Sexual acts, real and simulated, are its stock-in-trade, and a series of loveless liaisons between contestants has sparked bitter feuding. The grotesque consumption which inevitably comes with the 'millionaire' lifestyles of the contestants adds a new dimension, with a system of points allowing those who wish for it the chance to buy in personal services from outside the compound.
Factor in limitless opportunities to gorge on drink and food and the atmosphere of decadence is complete. Hardly surprising then that there have been frequent doses of violence - sometimes playful, sometimes otherwise.
"It's not enough to call it a freak show. That just doesn't describe it," says Vittorio Busato, a psychologist and critic for the Volksrant newspaper. "The Golden Cage demonstrates how strange people can become if they are brought into a situation like this. It becomes the survival of the fittest. The whole situation promotes their greed."
Even before it was first broadcast last September, the show faced a wall of criticism. Some were appalled by the individual contestants such as Natasia Blank, a 33-year-old mother of two who had agreed to enter the building and arranged for her boyfriend to look after her kids. When he appealed for her to return she refused, saying she needed the prize money for a boob job.
Others opposed the project as a whole and one even compared it to the 'Zimbardo experiment', a psychological project carried out at Stamford University in 1971 with unexpectedly horrifying results.
Undergraduate volunteers were cast in the roles of wardens and prisoners, and relationships very quickly broke down as a third of the student guards exhibited sadistic tendencies, leaving many of their 'captives' traumatised. Participants in The Golden Cage have shown a similar willingness to surrender to their darker instincts, adopting all manner of vindictive strategies to win the huge cash prize.
Encouraged by the show's producers, a series of alliances have formed, resulting in groups ganging up on individuals.
Five contestants have been unanimously voted out by their fellows, never to be replaced. Another five have walked out in disgust - one amid allegations of homophobic bullying - and two contestants were sacked for violence.
The 'millionaires' have adopted ever more desperate means of overcoming their rivals. In July what looked to many critics like a sexual assault was attempted by a group on one woman contestant, leaving her clutching at a robe which had been ripped from her body. During the incident, Jaap Amesz, a 24-year-old student, was shown restraining the one housemate who was attempting to defend the woman.
Footage of this scene - which remains posted on the internet - was enough to prompt an online petition calling for the show to be banned. On the day of its launch it attracted 1,000 signatures an hour.
Amesz had already devised another novel strategy to break the will of his fellow contestants. He retched in public, on camera, covering himself and some of his housemates in vomit.
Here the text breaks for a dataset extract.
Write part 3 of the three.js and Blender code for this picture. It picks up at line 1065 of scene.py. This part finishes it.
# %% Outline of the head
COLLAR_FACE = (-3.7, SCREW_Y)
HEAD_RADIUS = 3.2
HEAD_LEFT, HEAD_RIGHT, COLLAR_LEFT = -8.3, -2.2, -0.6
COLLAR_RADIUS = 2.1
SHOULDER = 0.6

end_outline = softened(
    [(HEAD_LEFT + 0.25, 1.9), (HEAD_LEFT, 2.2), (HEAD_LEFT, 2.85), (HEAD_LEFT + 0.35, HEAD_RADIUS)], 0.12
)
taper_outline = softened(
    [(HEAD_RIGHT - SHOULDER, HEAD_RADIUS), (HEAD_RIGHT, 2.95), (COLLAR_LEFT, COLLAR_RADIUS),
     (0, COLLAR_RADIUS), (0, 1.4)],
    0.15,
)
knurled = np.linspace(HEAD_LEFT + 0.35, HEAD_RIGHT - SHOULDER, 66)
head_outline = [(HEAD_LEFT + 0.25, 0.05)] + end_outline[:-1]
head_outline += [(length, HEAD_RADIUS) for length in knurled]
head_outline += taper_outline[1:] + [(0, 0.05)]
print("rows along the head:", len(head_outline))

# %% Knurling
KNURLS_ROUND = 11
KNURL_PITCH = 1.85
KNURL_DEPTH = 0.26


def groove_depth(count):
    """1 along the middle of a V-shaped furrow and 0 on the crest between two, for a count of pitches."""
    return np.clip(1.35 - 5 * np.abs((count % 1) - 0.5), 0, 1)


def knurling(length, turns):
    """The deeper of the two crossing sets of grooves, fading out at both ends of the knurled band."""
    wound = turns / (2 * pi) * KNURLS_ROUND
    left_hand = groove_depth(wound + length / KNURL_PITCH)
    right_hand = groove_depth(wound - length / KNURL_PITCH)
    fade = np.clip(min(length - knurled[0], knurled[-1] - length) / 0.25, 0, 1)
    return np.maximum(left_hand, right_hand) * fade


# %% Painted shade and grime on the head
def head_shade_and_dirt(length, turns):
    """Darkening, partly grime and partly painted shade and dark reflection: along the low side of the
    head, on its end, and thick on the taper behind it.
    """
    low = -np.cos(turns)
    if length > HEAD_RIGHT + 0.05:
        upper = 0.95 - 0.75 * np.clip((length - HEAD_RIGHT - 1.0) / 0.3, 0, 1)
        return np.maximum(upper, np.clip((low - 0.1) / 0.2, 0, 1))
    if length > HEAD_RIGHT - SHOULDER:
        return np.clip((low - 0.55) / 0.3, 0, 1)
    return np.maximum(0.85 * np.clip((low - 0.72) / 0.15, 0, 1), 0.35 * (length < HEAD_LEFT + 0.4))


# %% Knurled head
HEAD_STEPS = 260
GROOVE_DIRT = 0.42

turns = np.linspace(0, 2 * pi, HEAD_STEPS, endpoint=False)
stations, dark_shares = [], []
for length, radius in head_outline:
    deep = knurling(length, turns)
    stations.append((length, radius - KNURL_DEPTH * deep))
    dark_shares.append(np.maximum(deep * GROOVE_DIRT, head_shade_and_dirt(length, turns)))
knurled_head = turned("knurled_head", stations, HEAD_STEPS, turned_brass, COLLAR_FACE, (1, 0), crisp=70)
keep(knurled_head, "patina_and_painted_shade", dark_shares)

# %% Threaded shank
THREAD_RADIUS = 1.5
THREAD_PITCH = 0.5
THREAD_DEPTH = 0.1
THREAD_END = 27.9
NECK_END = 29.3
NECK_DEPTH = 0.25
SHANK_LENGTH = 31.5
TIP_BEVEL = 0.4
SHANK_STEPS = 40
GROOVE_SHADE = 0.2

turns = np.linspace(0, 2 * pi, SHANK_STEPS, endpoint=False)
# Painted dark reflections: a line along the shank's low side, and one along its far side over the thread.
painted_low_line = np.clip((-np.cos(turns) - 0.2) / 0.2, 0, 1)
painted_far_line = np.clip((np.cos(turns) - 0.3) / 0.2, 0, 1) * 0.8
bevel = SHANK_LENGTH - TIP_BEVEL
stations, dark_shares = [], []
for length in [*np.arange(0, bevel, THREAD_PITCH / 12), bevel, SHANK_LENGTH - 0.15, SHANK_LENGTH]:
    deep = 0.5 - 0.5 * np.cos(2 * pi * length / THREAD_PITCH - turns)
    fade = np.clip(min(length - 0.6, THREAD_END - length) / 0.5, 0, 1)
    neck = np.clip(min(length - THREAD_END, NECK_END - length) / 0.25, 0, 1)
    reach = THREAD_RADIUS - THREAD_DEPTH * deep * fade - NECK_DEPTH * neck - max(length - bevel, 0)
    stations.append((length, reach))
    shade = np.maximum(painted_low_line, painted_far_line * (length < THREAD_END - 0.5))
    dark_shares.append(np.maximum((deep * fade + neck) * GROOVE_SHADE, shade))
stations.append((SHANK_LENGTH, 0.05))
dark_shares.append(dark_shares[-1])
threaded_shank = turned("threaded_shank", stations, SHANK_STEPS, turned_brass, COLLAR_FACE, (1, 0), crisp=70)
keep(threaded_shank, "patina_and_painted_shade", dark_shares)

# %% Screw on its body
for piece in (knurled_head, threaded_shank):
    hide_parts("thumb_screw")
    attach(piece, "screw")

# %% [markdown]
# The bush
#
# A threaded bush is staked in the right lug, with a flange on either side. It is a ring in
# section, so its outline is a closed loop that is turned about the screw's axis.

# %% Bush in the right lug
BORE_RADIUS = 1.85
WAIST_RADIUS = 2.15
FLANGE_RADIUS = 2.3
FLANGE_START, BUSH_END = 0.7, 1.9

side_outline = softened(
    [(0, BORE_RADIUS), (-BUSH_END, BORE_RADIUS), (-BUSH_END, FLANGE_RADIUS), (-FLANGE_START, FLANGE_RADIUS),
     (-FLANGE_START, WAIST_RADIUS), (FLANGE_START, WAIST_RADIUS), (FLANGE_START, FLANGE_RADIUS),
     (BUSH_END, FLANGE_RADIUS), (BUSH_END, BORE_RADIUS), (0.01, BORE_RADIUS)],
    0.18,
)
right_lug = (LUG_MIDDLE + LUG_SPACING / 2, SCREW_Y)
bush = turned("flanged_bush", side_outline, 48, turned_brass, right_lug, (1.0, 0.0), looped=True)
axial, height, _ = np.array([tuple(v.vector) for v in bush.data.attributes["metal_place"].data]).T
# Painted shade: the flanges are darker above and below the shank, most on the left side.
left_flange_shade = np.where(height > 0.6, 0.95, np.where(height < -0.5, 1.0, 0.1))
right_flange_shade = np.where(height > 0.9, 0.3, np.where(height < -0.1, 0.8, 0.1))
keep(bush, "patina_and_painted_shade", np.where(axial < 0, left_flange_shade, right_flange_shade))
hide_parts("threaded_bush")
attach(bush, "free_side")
"That scene is the worst thing I have ever seen on Dutch television. It was a complete disgrace," said Busato. "It's not really normal behaviour. The psychologists involved with the show should protect that man from himself."
Of course, critics such as Busato who air their views in the newspapers are grist to the mill for the producers of reality TV which positively thrives on controversy. More worrying for its promoters are the growing signs of apathy among the viewing public, a trend as evident in Britain as it is in the Netherlands.
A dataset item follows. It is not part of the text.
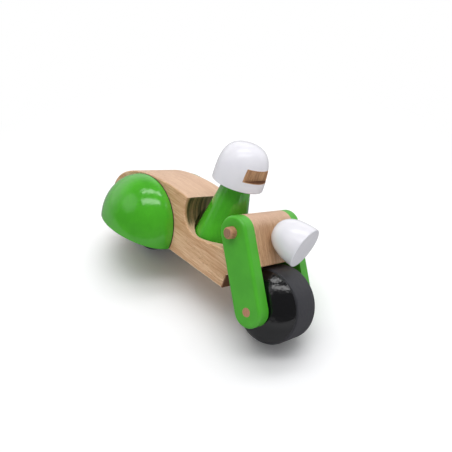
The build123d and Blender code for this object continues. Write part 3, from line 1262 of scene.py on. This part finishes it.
@dataclass
class Viewpoint:
    """The main camera, stated in the upright toy's frame.

    Attributes:
        azimuth: degrees from straight ahead of the toy.
        elevation: degrees above the toy's own floor plane.
        roll: degrees the camera is turned about its own axis.
        distance: from the point it looks at, in metres.
        target: the point it looks at.
        lens_mm: focal length.
        sensor_mm: width of the sensor.
        clip: nearest and farthest distance it sees.
    """

    azimuth: float = -54.3
    elevation: float = 22.1
    roll: float = 20.4
    distance: float = 0.4108
    target: Vector = field(default_factory=lambda: Vector((0, -0.0441, 0.05065)))
    lens_mm: float = 47.1
    sensor_mm: float = 36.0
    clip: Pair = (0.01, 50.0)

    def build(self) -> Vector:
        """Makes the camera and makes it the scene's.

        Returns:
            The level direction it looks in.
        """
        turn, rise, roll = (math.radians(a) for a in (self.azimuth, self.elevation, self.roll))
        back = Vector((math.sin(turn) * math.cos(rise), -math.cos(turn) * math.cos(rise),
                       math.sin(rise)))
        level = Vector((math.cos(turn), math.sin(turn), 0))
        upright = back.cross(level)
        right = level * math.cos(roll) + upright * math.sin(roll)
        up = upright * math.cos(roll) - level * math.sin(roll)
        axes = Matrix((right, up, back)).transposed().to_4x4()
        data = bpy.data.cameras.new("camera")
        data.lens = self.lens_mm
        data.sensor_width = self.sensor_mm
        data.clip_start, data.clip_end = self.clip
        camera = linked("camera", data)
        place = Matrix.Translation(self.target + back * self.distance) @ axes
        camera.matrix_world = TOY.to_model @ place
        bpy.context.scene.camera = camera
        ahead = TOY.to_model.to_3x3() @ -back
        return Vector((ahead.x, ahead.y, 0)).normalized()


def main() -> None:
    """Builds and dresses the toy, then the studio and the camera."""
    logging.basicConfig(level=logging.INFO, format="%(name)s: %(message)s")
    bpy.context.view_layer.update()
    away = Viewpoint().build()
    lathe = Lathe()
    wheels = (Wheel("front_wheel", "front_wheel_body", TOY.front_axle, hub_half=0.0195),
              Wheel("rear_wheel", "rear_wheel_body", TOY.rear_axle, hub_half=0.011))
    pieces = [wheel.build(lathe) for wheel in wheels]
    # Each fender's rim gets a dark bead: painted shade of the gap there.
    bead, rim_shade_paint = Bead(), SEAM_SHADOW_PAINT.material()
    pieces += [FenderSeamShadow(side).build(bead, rim_shade_paint) for side in Side]
    pieces += SolidPieces().dress()
    for piece in pieces:
        mesh = piece.data
        LOG.info("%s: %d faces, %s", piece.name, len(mesh.polygons), mesh.materials[0].name)
    Studio(away).build()
    bpy.context.scene.view_settings.view_transform = "Standard"
    bpy.context.view_layer.update()


if __name__ == "__main__":
    main()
The truth of falling viewing figures for reality TV is being absorbed by Channel 4 and at the offices of Endemol UK, the company behind Big Brother. After sizzling along for seven summers, the eighth series of the show fizzled out long before its result was revealed in July. It was not simply that the audience had fallen by up to 20% over the series, though that was bad enough.
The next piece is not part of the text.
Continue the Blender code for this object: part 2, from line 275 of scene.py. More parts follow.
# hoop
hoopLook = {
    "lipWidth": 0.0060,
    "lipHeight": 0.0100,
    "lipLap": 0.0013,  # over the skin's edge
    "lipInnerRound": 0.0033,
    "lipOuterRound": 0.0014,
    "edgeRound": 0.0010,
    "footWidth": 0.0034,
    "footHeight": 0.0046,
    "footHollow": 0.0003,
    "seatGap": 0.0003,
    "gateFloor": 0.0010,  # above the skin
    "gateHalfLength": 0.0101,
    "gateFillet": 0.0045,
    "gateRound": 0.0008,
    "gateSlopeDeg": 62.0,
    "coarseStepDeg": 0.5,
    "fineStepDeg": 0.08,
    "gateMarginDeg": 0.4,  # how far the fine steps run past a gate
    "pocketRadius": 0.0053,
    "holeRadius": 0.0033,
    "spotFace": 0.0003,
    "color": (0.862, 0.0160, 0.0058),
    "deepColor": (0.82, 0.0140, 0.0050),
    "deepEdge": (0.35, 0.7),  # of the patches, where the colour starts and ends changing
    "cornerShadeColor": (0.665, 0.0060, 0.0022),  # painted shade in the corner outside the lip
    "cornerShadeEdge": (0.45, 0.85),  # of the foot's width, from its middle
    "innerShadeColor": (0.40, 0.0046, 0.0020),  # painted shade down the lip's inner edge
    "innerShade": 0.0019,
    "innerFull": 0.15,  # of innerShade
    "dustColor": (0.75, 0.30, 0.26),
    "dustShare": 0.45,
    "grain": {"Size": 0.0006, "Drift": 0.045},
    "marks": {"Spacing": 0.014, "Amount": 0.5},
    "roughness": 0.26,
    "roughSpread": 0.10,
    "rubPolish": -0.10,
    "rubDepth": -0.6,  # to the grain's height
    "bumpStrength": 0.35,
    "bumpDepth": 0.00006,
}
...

To make matters worse, as it ended its run Big Brother was losing out in the ratings to the twee detective series, Midsomer Murders, its scheduling rival on ITV1. More worryingly for its backers, the programme has simply failed to connect with the popular consciousness. Nearly a month since this year's Big Brother finished, the name and face of the winner is largely unknown among the general public. It simply wasn't like that in the days of Cameron Stout, the Orcadian fish trader who won the show in 2003 and soon became a pantomime favourite.
An atmosphere of retreat prevails. Celebrity Big Brother has been cancelled this year, following the racism row in which 45,000 people complained about the treatment of the show's eventual winner, Shilpa Shetty, pictured below. You Are What You Eat, Brat Camp and It's Me or the Dog have all been abandoned by Channel 4 in favour of new drama, documentaries and current affairs output.
At the BBC, the showpiece reality show, Castaway, was switched from a peak slot to the graveyard shift where it ended in May without a whimper. On ITV1, Celebrity Love Island was an embarrassing failure which almost certainly will not be commissioned again. The glaring truth is that a format which felt genuinely fresh when it was pioneered eight years has become tiresomely predictable.
"The first Big Brother wasn't manipulated at all. I think it was fantastic television. The people in the house didn't know they were becoming famous in the outside and they acted naturally," says Busato. "Now people go in with an agenda. They want to be famous or a TV star. They no longer care about their privacy or their private lives.
"There's a kind of exhibitionism which is strange. I thought the need for privacy was universal, but programmes like Big Brother and The Golden Cage show it is not a universal need."
Taupa TV insiders still talk up the chances of survival for The Golden Cage. Sensationalism over recent months has helped boost ratings. Its highest single audience was 1.2 million, and growth has been particularly marked among 20 to 34-year-olds, a notoriously difficult market for television to penetrate.
"The audience reaction is amazingly intense," said Marc van Hal, the company's head of communications. "I have never experienced anything like it. Soaps are successful because people are interested in the character - and the same kinds of loyalties build up for people in The Golden Cage.
"We wanted to become the talk of the town and we have succeeded. In this case, all publicity is good publicity. It has made the programme what it is."
John de Mol was not available for comment, but van Hal claimed the future of the programme was still not decided, in the wake of the more recent and positive audience figures. But he promised that, whatever happened, the final show would be memorable.
"It is like John de Mol has always said - it will be surprising. The whole show is based on the notion of last man standing.
"There will be one last special game to get a result."
All this after sexual assaults, mindless violence and public vomiting. The mind boggles. "It is horrible," said Busato. "When this programme stops, the world will be a more beautiful place."